_EXERCISE BRIEF_.
Nothing but the lines from the one containing "back_upper_panels();" down to the one containing "# settee, -Y out of its front, Z up.", both included, should be echoed, and each exactly as it stands.

_DATA ENTRIES_.
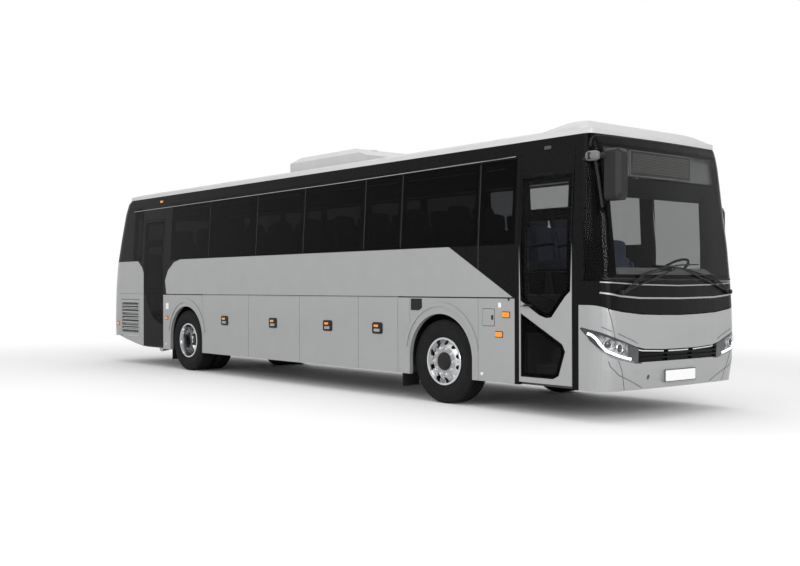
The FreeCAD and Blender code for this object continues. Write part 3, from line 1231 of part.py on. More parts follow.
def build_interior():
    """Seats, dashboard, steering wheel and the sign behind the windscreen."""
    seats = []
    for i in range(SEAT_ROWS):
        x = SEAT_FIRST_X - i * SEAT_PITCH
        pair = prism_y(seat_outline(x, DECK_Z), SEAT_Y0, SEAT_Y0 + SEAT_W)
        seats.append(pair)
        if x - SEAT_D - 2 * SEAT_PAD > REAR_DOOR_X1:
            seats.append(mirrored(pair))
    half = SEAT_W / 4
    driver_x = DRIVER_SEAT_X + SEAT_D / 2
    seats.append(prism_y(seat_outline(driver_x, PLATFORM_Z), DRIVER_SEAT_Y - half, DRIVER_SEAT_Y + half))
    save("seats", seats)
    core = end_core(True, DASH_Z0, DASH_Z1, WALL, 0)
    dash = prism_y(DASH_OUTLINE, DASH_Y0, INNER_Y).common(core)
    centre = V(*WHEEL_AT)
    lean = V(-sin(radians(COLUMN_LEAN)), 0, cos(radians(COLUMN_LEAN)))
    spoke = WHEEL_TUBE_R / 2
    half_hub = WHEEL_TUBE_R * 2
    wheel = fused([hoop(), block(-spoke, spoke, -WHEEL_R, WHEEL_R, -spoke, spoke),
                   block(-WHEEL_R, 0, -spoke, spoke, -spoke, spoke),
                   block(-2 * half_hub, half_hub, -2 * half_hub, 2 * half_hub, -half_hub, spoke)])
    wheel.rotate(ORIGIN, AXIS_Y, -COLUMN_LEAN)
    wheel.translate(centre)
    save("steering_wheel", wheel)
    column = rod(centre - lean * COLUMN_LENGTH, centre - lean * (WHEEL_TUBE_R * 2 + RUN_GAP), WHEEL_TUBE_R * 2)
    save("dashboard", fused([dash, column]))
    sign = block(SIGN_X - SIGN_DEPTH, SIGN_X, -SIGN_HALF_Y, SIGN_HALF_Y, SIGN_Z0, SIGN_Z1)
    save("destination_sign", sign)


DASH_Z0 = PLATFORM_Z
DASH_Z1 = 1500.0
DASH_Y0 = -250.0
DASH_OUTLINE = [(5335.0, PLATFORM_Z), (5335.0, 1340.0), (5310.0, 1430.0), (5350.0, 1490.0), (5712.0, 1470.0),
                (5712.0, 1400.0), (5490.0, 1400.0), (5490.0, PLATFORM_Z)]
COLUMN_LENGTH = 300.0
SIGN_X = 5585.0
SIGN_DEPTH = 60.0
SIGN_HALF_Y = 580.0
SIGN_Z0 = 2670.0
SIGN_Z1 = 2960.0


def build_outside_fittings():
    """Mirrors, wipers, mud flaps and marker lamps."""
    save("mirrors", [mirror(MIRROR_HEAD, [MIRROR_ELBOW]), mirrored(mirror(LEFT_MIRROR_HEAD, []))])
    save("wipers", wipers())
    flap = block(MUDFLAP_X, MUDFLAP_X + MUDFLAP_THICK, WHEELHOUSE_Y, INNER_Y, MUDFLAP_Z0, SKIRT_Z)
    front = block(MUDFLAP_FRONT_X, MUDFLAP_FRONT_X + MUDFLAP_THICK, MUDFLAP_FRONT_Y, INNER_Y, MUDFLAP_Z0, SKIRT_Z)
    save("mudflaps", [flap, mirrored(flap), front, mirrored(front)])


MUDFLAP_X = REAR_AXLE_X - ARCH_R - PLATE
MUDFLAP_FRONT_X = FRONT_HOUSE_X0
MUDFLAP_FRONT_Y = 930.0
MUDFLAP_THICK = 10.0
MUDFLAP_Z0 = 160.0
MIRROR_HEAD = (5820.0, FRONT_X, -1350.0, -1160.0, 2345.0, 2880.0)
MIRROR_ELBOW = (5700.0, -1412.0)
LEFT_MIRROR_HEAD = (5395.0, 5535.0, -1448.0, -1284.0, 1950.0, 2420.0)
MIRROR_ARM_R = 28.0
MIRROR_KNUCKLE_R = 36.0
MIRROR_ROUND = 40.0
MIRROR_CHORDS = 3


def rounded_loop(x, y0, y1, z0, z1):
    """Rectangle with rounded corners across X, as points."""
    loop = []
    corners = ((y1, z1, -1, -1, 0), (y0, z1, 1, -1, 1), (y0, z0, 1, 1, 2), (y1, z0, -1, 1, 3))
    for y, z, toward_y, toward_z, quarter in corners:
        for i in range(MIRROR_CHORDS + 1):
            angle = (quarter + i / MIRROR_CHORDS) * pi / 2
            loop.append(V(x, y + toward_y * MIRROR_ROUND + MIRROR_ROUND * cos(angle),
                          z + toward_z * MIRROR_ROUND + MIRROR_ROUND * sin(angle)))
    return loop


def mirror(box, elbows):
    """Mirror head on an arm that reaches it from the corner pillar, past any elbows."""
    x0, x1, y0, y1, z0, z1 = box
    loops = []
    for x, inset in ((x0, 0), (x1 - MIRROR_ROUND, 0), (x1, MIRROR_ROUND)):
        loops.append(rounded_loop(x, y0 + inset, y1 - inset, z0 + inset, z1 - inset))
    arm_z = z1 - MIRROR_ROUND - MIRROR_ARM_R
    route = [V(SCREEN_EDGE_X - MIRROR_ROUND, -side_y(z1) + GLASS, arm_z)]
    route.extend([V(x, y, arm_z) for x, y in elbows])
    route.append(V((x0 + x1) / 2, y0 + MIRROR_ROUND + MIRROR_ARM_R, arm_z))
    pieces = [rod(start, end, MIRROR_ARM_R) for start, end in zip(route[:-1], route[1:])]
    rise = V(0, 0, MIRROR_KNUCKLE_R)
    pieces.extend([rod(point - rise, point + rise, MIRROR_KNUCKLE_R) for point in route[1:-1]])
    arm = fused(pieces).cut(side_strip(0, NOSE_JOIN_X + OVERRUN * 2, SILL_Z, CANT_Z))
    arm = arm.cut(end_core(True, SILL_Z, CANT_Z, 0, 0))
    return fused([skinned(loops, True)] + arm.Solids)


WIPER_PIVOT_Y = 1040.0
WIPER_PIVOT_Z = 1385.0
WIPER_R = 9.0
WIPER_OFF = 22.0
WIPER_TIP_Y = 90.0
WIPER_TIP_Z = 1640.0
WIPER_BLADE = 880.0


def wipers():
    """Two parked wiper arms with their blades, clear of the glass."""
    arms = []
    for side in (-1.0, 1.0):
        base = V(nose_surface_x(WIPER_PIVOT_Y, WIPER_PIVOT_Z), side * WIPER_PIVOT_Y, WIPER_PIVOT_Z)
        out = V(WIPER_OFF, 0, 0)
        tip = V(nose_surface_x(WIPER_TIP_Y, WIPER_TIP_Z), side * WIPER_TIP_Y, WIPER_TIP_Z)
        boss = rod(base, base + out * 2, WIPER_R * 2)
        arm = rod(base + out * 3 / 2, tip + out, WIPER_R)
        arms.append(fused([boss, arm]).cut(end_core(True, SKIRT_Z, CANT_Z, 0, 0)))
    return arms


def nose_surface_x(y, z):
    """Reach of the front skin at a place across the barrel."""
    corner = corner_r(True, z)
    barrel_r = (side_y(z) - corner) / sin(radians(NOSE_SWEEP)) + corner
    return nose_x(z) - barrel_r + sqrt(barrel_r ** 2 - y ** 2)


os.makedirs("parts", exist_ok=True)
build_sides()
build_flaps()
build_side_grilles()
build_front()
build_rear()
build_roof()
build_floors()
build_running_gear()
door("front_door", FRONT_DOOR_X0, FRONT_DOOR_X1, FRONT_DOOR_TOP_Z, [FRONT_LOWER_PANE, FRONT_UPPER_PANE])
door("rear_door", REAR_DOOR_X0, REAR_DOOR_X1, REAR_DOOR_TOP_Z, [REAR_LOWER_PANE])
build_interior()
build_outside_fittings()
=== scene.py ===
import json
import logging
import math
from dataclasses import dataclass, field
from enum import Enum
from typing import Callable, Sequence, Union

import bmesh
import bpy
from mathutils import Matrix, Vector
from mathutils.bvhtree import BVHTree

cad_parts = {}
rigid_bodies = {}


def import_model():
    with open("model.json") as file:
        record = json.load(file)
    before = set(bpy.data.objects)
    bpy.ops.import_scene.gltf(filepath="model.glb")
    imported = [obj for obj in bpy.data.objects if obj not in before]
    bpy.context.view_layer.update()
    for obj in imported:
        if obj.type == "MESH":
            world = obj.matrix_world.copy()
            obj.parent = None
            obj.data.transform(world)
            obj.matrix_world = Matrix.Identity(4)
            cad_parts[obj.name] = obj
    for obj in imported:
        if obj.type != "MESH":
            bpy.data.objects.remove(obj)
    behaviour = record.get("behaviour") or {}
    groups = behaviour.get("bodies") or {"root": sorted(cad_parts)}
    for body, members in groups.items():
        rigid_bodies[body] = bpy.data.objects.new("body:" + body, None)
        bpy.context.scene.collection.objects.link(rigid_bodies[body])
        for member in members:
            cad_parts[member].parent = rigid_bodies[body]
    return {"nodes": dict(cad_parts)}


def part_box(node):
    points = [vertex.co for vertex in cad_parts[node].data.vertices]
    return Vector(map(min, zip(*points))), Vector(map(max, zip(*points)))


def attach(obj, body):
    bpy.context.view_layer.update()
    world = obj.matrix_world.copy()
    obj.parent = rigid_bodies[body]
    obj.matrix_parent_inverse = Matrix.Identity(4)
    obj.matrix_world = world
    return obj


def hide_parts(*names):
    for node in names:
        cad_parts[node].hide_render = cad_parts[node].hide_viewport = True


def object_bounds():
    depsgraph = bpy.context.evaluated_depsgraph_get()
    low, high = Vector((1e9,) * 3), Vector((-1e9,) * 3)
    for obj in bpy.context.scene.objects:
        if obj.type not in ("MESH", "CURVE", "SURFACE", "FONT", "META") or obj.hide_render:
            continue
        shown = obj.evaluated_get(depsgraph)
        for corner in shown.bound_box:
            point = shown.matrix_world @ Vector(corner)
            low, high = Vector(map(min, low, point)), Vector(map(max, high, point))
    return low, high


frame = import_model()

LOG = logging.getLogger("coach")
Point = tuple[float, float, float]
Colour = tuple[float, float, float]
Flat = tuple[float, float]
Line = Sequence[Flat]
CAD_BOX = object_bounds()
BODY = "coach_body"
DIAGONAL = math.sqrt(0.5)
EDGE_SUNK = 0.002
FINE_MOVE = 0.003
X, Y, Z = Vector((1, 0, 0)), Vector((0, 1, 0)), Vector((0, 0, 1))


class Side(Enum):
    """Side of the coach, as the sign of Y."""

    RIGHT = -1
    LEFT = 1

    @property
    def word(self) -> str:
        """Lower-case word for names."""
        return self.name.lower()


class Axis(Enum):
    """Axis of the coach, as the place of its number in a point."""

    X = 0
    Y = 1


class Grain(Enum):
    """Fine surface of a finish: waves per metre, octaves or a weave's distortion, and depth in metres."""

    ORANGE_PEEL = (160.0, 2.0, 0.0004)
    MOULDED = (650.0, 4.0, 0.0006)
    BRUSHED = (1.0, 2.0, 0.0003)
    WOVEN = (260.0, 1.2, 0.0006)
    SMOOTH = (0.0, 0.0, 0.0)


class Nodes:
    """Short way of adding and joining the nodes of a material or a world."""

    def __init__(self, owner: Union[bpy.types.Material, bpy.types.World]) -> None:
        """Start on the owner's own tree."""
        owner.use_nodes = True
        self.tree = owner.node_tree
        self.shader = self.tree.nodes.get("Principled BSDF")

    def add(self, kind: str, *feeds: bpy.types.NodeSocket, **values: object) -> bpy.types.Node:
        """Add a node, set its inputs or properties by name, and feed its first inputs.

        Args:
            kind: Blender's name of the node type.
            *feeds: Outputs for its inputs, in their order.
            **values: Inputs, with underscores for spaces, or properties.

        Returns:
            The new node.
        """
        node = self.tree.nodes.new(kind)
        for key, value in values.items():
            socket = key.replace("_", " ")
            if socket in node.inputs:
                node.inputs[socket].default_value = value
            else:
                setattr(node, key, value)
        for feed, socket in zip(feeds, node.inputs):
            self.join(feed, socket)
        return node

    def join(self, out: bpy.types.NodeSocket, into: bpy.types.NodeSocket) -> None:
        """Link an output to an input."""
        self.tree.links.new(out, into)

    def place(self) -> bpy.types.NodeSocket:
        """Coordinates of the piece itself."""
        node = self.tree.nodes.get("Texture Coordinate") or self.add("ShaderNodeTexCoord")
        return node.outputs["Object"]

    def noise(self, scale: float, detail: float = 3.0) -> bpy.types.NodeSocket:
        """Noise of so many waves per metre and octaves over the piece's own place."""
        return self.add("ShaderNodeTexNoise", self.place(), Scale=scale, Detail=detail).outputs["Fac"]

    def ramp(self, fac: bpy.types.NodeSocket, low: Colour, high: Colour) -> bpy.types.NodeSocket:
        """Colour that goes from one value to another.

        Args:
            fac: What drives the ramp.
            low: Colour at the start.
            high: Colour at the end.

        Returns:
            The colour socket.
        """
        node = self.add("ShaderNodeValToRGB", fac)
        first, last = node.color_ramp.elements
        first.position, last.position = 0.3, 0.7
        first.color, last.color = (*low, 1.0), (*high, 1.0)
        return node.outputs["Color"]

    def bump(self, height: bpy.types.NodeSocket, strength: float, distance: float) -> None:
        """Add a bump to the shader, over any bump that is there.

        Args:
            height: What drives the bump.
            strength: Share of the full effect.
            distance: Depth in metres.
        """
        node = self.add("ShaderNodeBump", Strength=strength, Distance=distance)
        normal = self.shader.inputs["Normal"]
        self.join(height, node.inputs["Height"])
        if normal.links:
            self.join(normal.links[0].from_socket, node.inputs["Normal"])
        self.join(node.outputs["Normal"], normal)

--

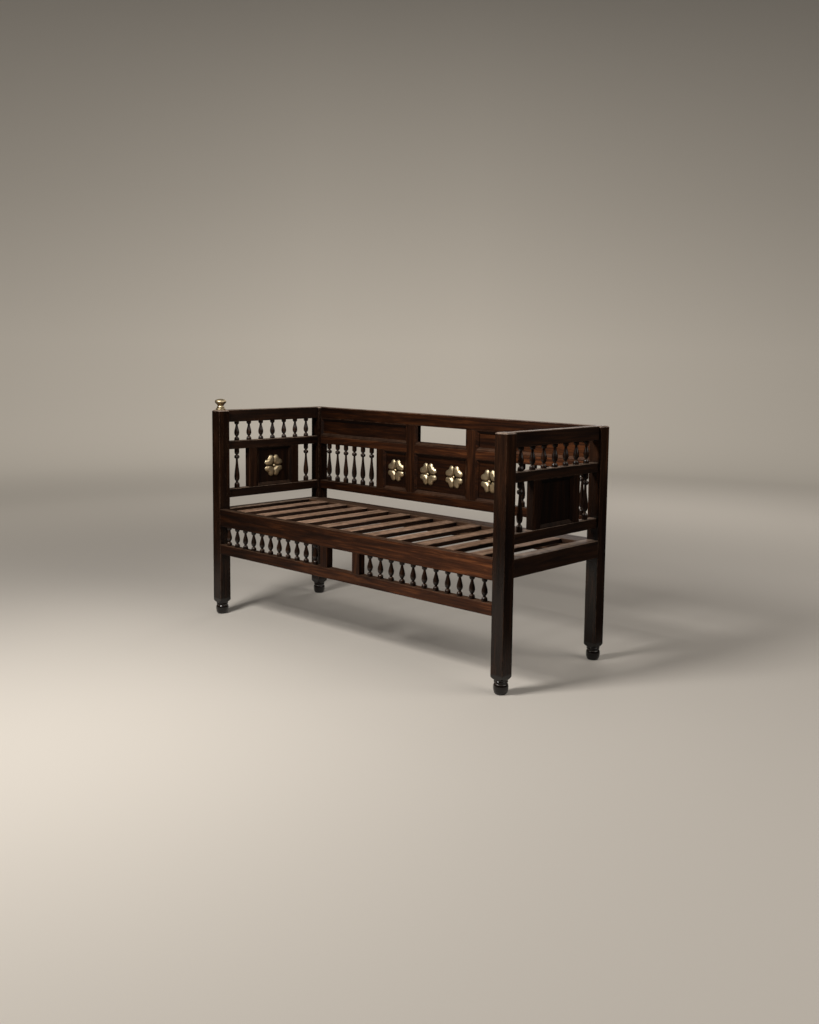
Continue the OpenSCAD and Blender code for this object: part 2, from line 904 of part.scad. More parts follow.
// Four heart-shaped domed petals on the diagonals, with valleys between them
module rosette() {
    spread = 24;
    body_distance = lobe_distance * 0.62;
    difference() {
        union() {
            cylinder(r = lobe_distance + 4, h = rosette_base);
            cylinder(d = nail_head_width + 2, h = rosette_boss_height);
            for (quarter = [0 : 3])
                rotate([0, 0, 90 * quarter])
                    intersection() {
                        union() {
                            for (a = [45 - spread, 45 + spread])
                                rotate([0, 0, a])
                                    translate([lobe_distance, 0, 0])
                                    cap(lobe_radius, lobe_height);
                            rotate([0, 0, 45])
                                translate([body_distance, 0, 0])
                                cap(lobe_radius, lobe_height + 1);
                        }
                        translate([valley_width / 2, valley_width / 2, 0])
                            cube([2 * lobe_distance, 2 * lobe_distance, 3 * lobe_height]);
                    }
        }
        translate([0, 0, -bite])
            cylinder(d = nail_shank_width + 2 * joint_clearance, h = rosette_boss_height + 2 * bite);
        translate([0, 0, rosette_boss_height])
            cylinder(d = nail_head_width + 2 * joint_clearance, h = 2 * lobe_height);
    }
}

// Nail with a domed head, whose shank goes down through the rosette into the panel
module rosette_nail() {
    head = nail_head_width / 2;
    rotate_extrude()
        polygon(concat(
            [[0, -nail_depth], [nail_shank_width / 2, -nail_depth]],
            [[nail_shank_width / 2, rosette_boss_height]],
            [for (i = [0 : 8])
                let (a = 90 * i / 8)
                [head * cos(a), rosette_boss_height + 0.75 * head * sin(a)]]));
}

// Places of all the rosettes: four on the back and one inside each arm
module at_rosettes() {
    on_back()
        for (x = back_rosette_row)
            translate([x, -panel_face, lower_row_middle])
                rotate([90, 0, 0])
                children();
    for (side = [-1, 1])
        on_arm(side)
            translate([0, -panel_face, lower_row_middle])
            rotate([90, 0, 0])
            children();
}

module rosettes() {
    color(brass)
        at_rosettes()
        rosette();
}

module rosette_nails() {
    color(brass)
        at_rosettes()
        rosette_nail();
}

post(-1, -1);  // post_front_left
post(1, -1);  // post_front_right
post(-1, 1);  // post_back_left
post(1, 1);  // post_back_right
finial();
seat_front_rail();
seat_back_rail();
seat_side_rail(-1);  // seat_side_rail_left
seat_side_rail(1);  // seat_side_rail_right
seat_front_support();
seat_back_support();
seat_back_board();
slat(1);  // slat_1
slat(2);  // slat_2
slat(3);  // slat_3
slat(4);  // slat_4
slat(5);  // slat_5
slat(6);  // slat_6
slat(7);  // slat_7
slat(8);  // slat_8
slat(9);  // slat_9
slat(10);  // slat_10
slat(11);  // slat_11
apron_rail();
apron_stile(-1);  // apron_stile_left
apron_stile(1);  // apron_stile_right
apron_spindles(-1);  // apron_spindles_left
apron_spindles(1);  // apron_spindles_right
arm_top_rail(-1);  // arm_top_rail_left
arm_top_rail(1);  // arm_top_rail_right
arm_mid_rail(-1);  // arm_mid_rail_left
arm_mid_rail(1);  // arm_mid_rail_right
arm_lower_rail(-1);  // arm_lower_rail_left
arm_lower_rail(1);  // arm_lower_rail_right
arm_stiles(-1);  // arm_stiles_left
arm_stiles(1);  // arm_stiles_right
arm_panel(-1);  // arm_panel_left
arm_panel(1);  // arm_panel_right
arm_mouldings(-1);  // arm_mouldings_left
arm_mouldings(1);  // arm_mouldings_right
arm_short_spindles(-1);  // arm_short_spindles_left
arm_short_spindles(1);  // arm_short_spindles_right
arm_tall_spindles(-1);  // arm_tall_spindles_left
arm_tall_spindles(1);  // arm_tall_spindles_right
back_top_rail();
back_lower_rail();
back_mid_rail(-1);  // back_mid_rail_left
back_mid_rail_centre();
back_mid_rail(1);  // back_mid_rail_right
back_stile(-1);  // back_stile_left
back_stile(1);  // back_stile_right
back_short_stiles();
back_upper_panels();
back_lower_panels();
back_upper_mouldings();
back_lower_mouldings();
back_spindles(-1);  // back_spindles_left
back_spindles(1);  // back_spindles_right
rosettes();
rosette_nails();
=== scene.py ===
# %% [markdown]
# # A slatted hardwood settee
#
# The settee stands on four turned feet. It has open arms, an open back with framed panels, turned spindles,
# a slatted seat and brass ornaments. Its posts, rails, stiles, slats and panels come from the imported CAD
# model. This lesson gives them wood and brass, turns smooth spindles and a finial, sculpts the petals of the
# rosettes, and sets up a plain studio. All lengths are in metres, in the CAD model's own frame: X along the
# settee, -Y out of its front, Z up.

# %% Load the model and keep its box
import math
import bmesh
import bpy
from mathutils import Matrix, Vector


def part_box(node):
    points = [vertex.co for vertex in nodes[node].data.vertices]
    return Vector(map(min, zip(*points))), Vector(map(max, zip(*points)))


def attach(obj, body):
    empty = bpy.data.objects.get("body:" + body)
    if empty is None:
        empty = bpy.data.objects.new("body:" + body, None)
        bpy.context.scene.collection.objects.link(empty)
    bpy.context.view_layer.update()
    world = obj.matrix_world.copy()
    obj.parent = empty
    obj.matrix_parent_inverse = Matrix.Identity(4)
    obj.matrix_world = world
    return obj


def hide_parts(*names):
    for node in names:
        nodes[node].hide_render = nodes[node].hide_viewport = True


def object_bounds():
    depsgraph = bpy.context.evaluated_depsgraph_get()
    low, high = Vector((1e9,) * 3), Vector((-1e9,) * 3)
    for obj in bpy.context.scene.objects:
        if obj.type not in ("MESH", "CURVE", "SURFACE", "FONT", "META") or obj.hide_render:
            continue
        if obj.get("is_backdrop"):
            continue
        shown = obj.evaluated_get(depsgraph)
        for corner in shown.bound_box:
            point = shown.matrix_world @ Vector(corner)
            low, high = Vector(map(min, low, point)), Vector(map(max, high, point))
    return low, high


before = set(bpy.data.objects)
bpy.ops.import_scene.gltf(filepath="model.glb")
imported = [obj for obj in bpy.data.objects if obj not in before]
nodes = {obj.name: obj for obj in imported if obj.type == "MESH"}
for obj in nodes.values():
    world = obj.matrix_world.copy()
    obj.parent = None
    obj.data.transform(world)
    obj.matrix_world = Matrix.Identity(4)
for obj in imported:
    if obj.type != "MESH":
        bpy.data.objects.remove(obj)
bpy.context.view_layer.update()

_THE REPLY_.
back_upper_panels();
back_lower_panels();
back_upper_mouldings();
back_lower_mouldings();
back_spindles(-1);  // back_spindles_left
back_spindles(1);  // back_spindles_right
rosettes();
rosette_nails();
=== scene.py ===
# %% [markdown]
# # A slatted hardwood settee
#
# The settee stands on four turned feet. It has open arms, an open back with framed panels, turned spindles,
# a slatted seat and brass ornaments. Its posts, rails, stiles, slats and panels come from the imported CAD
# model. This lesson gives them wood and brass, turns smooth spindles and a finial, sculpts the petals of the
# rosettes, and sets up a plain studio. All lengths are in metres, in the CAD model's own frame: X along the
# settee, -Y out of its front, Z up.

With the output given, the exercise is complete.